Review: This is one of the most tragic events of the twentieth century. It is a tale of the doomed revolt of the Hungarian people against the brutal Soviet military and government forces. Michener tells the story through the words of the men and women who lived through the bloody ordeal. The descriptions of the desperate street fighting between the Hungarians and the Soviet troops is both vivid and disturbing. Young boys would sacrifice their lives just to disable a Soviet tank, and often the boys were armed with nothing more than bricks. It's amazing that the uprising lasted as long as it did, considering how badly outnumbered and outgunned the Hungarian fighters were. Soviet retribution for the revolt was swift, deadly, and completely merciless. It's no surprise that so many thousands of Hungarians chose to flee their once beloved country rather than remain under the control of the Soviet Union. This book is incredibly fast-paced and gripping from beginning to end, and you will never forget this moving book. James Michener is one of the greatest writers and historians of all time and this is one of his very best.

Rating: 4 stars
Summary: True Adventures in Communism During McCarthy Era
Review: This true recounting of life under Communist rule in 1956 Hungary offers everything Solzenizen's Gulag Archipelago does, in about one-third the pages.

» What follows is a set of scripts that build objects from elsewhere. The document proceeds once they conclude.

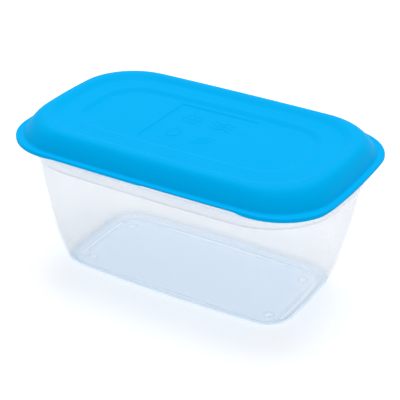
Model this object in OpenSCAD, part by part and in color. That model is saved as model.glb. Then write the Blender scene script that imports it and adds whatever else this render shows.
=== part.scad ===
// Loaf-shaped food box: a translucent tub with a curved wall, and a soft lid that snaps over its rim.
// The frame: +Z up, X along the box, the origin on the table under the middle of the tub.

/* [Lid] */
// Length of the lid, lip to lip
lid_l = 200; // [180:1:230]
// Width of the lid, lip to lip
lid_w = 124.4; // [112:0.2:150]
// Corner radius of the lid's outline
lid_r = 33.8; // [28:0.2:38]
// How far the long sides of the lid bow outwards
lid_bow_long = 1.7; // [0.5:0.1:4]
// How far the short sides of the lid bow outwards
lid_bow_short = 4.4; // [0.5:0.1:6]
// Wall thickness of the lid
lid_t = 1.0; // [0.8:0.1:1.2]
// Height of the dome's crest over the flange
dome_h = 10.2; // [9:0.1:12]
// Width of the flat flange outside the dome
flange_w = 3.4; // [3.2:0.1:3.8]
// Slope of the dome's wall where it rises from the flange, in degrees
dome_slope = 66; // [64:1:72]
// Drop from the crest to the ring, and from the ring to the middle panel
step_drop = [1.9, 1.4]; // [0.5:0.1:2.5]
// How far the lip hangs lower at the corners
corner_drop = 0.6; // [0:0.1:1]
// How far the lip is cut away at the finger relief on each long side
relief_rise = 0.5; // [0:0.1:0.8]

/* [Tub] */
// Height of the shoulder, where the body ends and the neck band begins
shoulder_z = 72.5; // [60:0.5:90]
// Wall thickness of the tub
tub_t = 1.1; // [0.8:0.1:1.4]
// Thickness of the tub's floor
floor_t = 1.2; // [1:0.1:1.6]
// How far the body's wall leans in from the shoulder to the fillet at the base
lean = 18.2; // [12:0.2:22]
// Radius of the fillet round the base
base_fillet = 6.6; // [4:0.2:9]
// Corner radius of the tub at the shoulder and at the base
tub_r = [41.4, 16.7]; // [14:0.1:42]
// How far the tub's long sides and short sides bow outwards
tub_bow = [2.9, 1.7]; // [0.5:0.1:4]

/* [Snap] */
// Free space between the closed lid and the tub
clearance = 0.3; // [0.3:0.05:0.5]
// How far the lid's snap bead reaches in under the tub's rim
snap_bite = 0.6; // [0.3:0.1:0.8]
// Length of the sealing skirt that hangs inside the tub's rim
skirt_h = 6.5; // [5:0.5:8]

/* [Hidden] */
half_l = lid_l / 2;
half_w = lid_w / 2;
lip_h = 1.6;                          // height of the lip's upright edge
lip_z = shoulder_z + 10.7;            // underside of the lip
flange_z = lip_z + lip_h;             // top of the flange
crest_z = flange_z + dome_h;          // highest line of the lid
dome_w = 8.6;                         // from the dome's foot in to its crest
dome_pull = [6.2, 3.9];               // how strongly its curve leaves the foot and meets the crest
crest_in = flange_w + dome_w;         // inset of the crest
ring_z = crest_z - step_drop[0];
panel_z = ring_z - step_drop[1];
step_in = [[14, 20], [29, 34.2]];     // insets where each step starts and ends
step_r = [[33.8, 29], [24, 18]];      // corner radii where each step starts and ends
neck_in = flange_w + 3.5;             // inset of the neck's outer face
rim_in = flange_w + 2.2;              // inset of the rim bead's outermost line
rim_z = crest_z - 5.2;                // top of the tub's rim
shoulder_in = flange_w + 2.77;        // inset of the shoulder's outer edge
fillet_start_z = 4.1;                 // where the body's wall meets the base fillet
side_n = [3, 5];                      // segments in half a short side and half a long side
corner_n = 10;                        // segments in a corner

// A point on a circle, and a row of points along an arc that leaves out its last one.
function on_circle(c, r, a) = c + r * [cos(a), sin(a)];
function arc(c, r, a0, a1, n) = [for (i = [0 : n - 1]) on_circle(c, r, a0 + (a1 - a0) * i / n)];

// A quarter of a rectangle with round corners and bowed sides: three arcs that are tangent where they meet.
// a and b are half its length and width, r its corner radius, bl and bs the bows of its long and short sides.
function quarter(a, b, r, bl, bs) =
    let (
        big = [(a * a + bl * bl) / (2 * bl), (b * b + bs * bs) / (2 * bs)],
        c_long = [0, b - big[0]],
        c_short = [a - big[1], 0],
        d = norm(c_short - c_long),
        along = (c_short - c_long) / d,
        x = (pow(big[0] - r, 2) - pow(big[1] - r, 2) + d * d) / (2 * d),
        y = sqrt(max(pow(big[0] - r, 2) - x * x, 0)),
        c = c_long + along * x + [along[1], -along[0]] * y,
        a_short = atan2(c[1] - c_short[1], c[0] - c_short[0]),
        a_long = atan2(c[1] - c_long[1], c[0] - c_long[0])
    )
    concat(
        arc(c_short, big[1], 0, a_short, side_n[0]),
        arc(c, r, a_short, a_long, corner_n),
        arc(c_long, big[0], a_long, 90, side_n[1])
    );

// The whole outline, anticlockwise from the middle of the +X side.
function mirrored(half, m) = [for (i = [len(half) - 1 : -1 : 0]) [half[i][0] * m[0], half[i][1] * m[1]]];
function outline(a, b, r, bl, bs) =
    let (
        q = quarter(a, b, r, bl, bs),
        n = len(q),
        up = concat(q, [[0, b]], mirrored([for (i = [1 : n - 1]) q[i]], [-1, 1]))
    )
    concat(up, [[-a, 0]], mirrored([for (i = [1 : len(up) - 1]) up[i]], [1, -1]));

// One ring of a lid wall: inset from the lip, height and corner radius.
function lid_ring(s, z, r) =
    [for (p = outline(half_l - s, half_w - s, r, lid_bow_long, lid_bow_short)) [p[0], p[1], z]];

// One ring of a tub wall, with the tub's own bows and an added half-width.
function tub_ring(s, z, r, extra = 0) =
    [for (p = outline(half_l - s, half_w - s + extra, r, tub_bow[0], tub_bow[1])) [p[0], p[1], z]];

// A smooth ramp from 0 to 1.
function ramp(u) = let (v = min(max(u, 0), 1)) v * v * (3 - 2 * v);
function mix(a, b, u) = a + (b - a) * u;

// The lip's edge: lower at the corners, and raised over a finger relief on half of each long side.
function lip_shift(p) =
    let (
        corner = ramp((min(abs(p[0]) / half_l, abs(p[1]) / half_w) - 0.55) / 0.1),
        side = sign(p[1]) * p[0],
        relief = abs(p[1]) > half_w * 0.9 ? ramp(-side / 2) * ramp((60 + side) / 2) : 0
    )
    [p[0], p[1], p[2] - corner * corner_drop + (1 - corner) * relief * relief_rise];
function lip_ring(s, z, r) = [for (p = lid_ring(s, z, r)) lip_shift(p)];

// A closed skin over a stack of rings, with a flat cap on the first and the last.
module skin(rings) {
    n = len(rings[0]);
    m = len(rings);
    points = [for (ring = rings) for (p = ring) p];
    sides = [
        for (j = [0 : m - 2]) for (i = [0 : n - 1])
            let (k = (i + 1) % n)
            each [
                [j * n + i, j * n + k, (j + 1) * n + k],
                [j * n + i, (j + 1) * n + k, (j + 1) * n + i]
            ]
    ];
    first = [for (i = [n - 1 : -1 : 0]) i];
    last = [for (i = [0 : n - 1]) (m - 1) * n + i];
    polyhedron(points = points, faces = concat([first], sides, [last]), convexity = 10);
}

// The dome's cross-section: a cubic curve from the flange (0) to the crest (1), moved in by t.
function bezier(p, u) =
    p[0] * pow(1 - u, 3) + p[1] * 3 * u * pow(1 - u, 2) + p[2] * 3 * u * u * (1 - u) + p[3] * pow(u, 3);
dome_curve = [
    [flange_w, flange_z],
    [flange_w + dome_pull[0] * cos(dome_slope), flange_z + dome_pull[0] * sin(dome_slope)],
    [crest_in - dome_pull[1], crest_z],
    [crest_in, crest_z]
];
function dome(u, t) =
    let (
        tangent = bezier(dome_curve, min(u + 0.01, 1)) - bezier(dome_curve, max(u - 0.01, 0)),
        inward = [tangent[1], -tangent[0]] / norm(tangent)
    )
    bezier(dome_curve, u) + inward * t;
function dome_ring(u, t, r) = let (p = dome(u, t)) lid_ring(p[0], p[1], r);

// A step down towards the middle of the lid, as rings between two insets.
function step_rings(k, z0, z1, t, us) = [
    for (u = us) lid_ring(mix(step_in[k][0], step_in[k][1], u), mix(z0, z1, ramp(u)) - t,
        mix(step_r[k][0], step_r[k][1], u) - t * 0.5)
];

// The soft lid: panel, ring, crest, dome, flange and lip outside, then the same wall from beneath,
// with the snap bead on the outer wall and the sealing skirt that hangs inside the rim.
module lid() {
    us = [0, 0.25, 0.5, 0.75, 1];
    su = [1, 0.75, 0.5, 0.25, 0];
    r_in = lid_r - lid_t;
    bite_in = rim_in + snap_bite;
    skirt_in = neck_in + tub_t + clearance;
    skirt_z = rim_z + 1.2;
    top = concat(
        step_rings(1, ring_z, panel_z, 0, su),
        step_rings(0, crest_z, ring_z, 0, su),
        [for (u = [1, 0.88, 0.76, 0.64, 0.52, 0.4, 0.26, 0.1]) dome_ring(u, 0, lid_r)],
        [
            lid_ring(flange_w - 0.5, flange_z, lid_r),
            lid_ring(1.9, flange_z - 0.15, lid_r),
            lid_ring(0.5, flange_z, lid_r),
            lid_ring(0, flange_z - 0.4, lid_r),
            lip_ring(0, lip_z + 0.3, lid_r),
            lip_ring(0.25, lip_z, lid_r)
        ]
    );
    under = concat(
        [
            lip_ring(0.8, lip_z, lid_r),
            lip_ring(1.1, lip_z + 0.4, lid_r),
            lid_ring(1.5, flange_z - lid_t - 0.05, lid_r - 0.5),
            lid_ring(flange_w + 1, flange_z - lid_t, r_in),
            lid_ring(bite_in, flange_z - 0.2, r_in - 0.5),
            lid_ring(bite_in, flange_z + 0.3, r_in - 0.5)
        ],
        [for (u = [0.12, 0.2, 0.3, 0.4, 0.5]) dome_ring(u, lid_t, r_in)],
        [
            lid_ring(skirt_in, skirt_z + 0.35, r_in - 1.1),
            lid_ring(skirt_in + 0.2, rim_z - skirt_h + 1, r_in - 1.3),
            lid_ring(skirt_in + 0.6, rim_z - skirt_h, r_in - 1.7),
            lid_ring(skirt_in + 1.1, rim_z - skirt_h + 0.6, r_in - 2.1),
            lid_ring(skirt_in + 1.3, skirt_z + 0.9, r_in - 2.2),
            lid_ring(crest_in, crest_z - lid_t, r_in)
        ],
        step_rings(0, crest_z, ring_z, lid_t, us),
        step_rings(1, ring_z, panel_z, lid_t, us)
    );
    color([0, 0.63, 0.94])
    skin(concat(top, under));
}

// The body's wall at u, from 0 at the shoulder to 1 at the base fillet: its inset and height.
function lean_at(u) = lean * (0.862 * u - 0.283 * u * u + 0.421 * u * u * u);
function body_in(u) = shoulder_in + lean_at(u);
function body_z(u) = mix(shoulder_z, fillet_start_z, u);
function body_ring(u, t) =
    tub_ring(body_in(u) + t, body_z(u), mix(tub_r[0], tub_r[1], u) - t, 0.95 * u);

// The base fillet at angle a, from the wall's own slope to flat at 90 degrees, moved in by t.
wall_slope = 22.6;
function fillet_ring(a, t) =
    let (
        s = body_in(1) + base_fillet * (cos(wall_slope) - cos(a)) + t * cos(a),
        z = base_fillet * (1 - sin(a)) + t * sin(a)
    )
    tub_ring(s, z, tub_r[1] - 0.8 * (s - body_in(1)), 0.95);

// The tub: the flat base, the base fillet, the curved wall, the shoulder, the neck band and the rim bead
// outside, then the same wall inside down to the floor.
module tub() {
    neck_r = lid_r - 0.8;
    outer_us = [1, 0.92, 0.84, 0.74, 0.62, 0.5, 0.38, 0.26, 0.14, 0.03];
    inner_us = [0, 0.12, 0.26, 0.4, 0.55, 0.7, 0.85, 1];
    outside = concat(
        [for (a = [90, 78, 64, 50, 36]) fillet_ring(a, 0)],
        [for (u = outer_us) body_ring(u, u < 0.1 ? 0.5 : 0)],
        [
            tub_ring(shoulder_in, shoulder_z + 0.5, tub_r[0]),
            tub_ring(shoulder_in, shoulder_z + 2.2, tub_r[0] - 1),
            lid_ring(shoulder_in + 0.1, shoulder_z + 4.6, lid_r + 1.5),
            lid_ring(neck_in, shoulder_z + 5.2, neck_r),
            lid_ring(neck_in, rim_z - 4.1, neck_r),
            lid_ring(rim_in, rim_z - 3.4, neck_r + 0.4),
            lid_ring(rim_in, rim_z - 3.0, neck_r + 0.4)
        ],
        [for (u = [0.16, 0.22, 0.28]) dome_ring(u, lid_t + clearance + 0.05, neck_r)],
        [
            lid_ring(neck_in + 0.1, rim_z - 0.5, neck_r - 0.2),
            lid_ring(neck_in + 0.5, rim_z, neck_r - 0.4)
        ]
    );
    inside = concat(
        [
            lid_ring(neck_in + tub_t - 0.2, rim_z, neck_r - 0.8),
            lid_ring(neck_in + tub_t, rim_z - 0.3, neck_r - tub_t),
            lid_ring(neck_in + tub_t, shoulder_z + 5.0, neck_r - tub_t),
            lid_ring(shoulder_in + tub_t + 0.1, shoulder_z + 3.9, lid_r + 0.4),
            tub_ring(shoulder_in + tub_t, shoulder_z + 2.0, tub_r[0] - 1 - tub_t)
        ],
        [for (u = inner_us) body_ring(u, u < 0.1 ? tub_t + 0.2 : tub_t)],
        [for (a = [36, 52, 70, 90]) fillet_ring(a, a < 90 ? tub_t : floor_t)]
    );
    rings = concat(outside, inside);
    color([0.93, 0.95, 0.97, 0.45])
    skin([for (i = [len(rings) - 1 : -1 : 0]) rings[i]]);
}

tub();
lid();
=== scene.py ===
"""Looks of a loaf-shaped food box: a translucent tub and a soft blue lid that snaps over its rim.

Both mouldings are surfaces worked out from a profile carried round a bowed outline. Inside the
script sizes are in millimetres, with Z up and X along the box, and a mesh is made in metres.
"""

import math

import bpy
import numpy as np
from mathutils import Matrix, Vector


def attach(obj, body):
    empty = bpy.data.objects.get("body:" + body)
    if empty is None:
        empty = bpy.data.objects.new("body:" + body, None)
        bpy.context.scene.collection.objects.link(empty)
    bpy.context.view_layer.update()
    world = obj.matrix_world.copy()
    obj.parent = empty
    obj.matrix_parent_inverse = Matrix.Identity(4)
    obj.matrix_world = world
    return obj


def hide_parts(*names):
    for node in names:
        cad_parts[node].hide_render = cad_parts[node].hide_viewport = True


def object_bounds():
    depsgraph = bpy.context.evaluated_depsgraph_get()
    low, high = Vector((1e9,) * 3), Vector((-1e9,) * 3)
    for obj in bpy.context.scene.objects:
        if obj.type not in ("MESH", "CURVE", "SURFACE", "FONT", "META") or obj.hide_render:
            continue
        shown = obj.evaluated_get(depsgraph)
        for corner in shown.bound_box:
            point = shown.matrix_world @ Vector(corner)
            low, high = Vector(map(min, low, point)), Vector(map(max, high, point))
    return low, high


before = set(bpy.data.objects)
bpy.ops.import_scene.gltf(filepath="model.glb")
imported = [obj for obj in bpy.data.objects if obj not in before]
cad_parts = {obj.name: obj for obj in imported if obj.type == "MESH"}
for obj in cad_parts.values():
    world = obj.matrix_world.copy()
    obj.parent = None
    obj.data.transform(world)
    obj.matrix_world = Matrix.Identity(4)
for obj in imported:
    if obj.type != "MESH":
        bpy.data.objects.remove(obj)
cad_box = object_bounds()
scene = bpy.context.scene

MM = 0.001

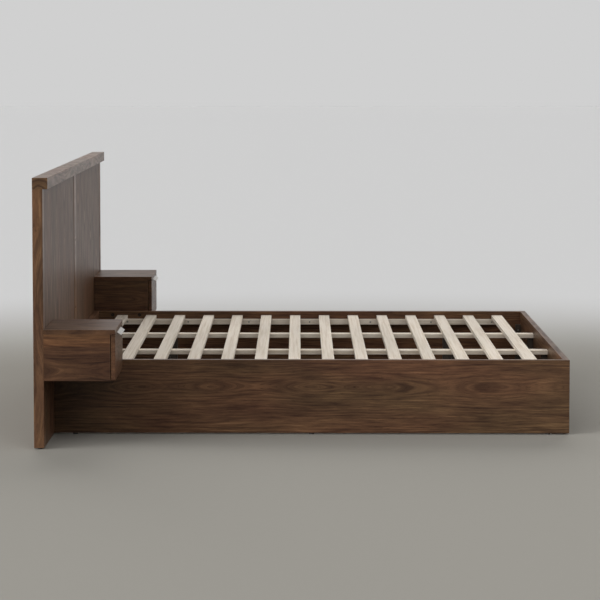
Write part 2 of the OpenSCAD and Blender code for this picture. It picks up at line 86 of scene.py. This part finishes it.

Like a well-written "who dunnit" mystery, Michener introduces characters that are all related to the central episode (a revolt against Soviet occupation) and ties them back to "the scene of the crime" in their own unique ways.
The radically different lives of each individual under Communist "freedom fighting" all arrive at the same intellectual conclusion after all: Communists suck.
The final two chapters are a hodge-podge of snapshots of refugees' stories and invective against American policies and is not as smooth as the rest of the book's intricate narratives. However,burried in it is the book's hidden treasure: a one-paragraph report of an New York Union Bigwig who was deported to Hungary as a Communist. In this single paragraph he is gratefully escaping with his life from his Worker's Paradise.

Read The Bridge at Andau to know what is happening in North Korea as you read this.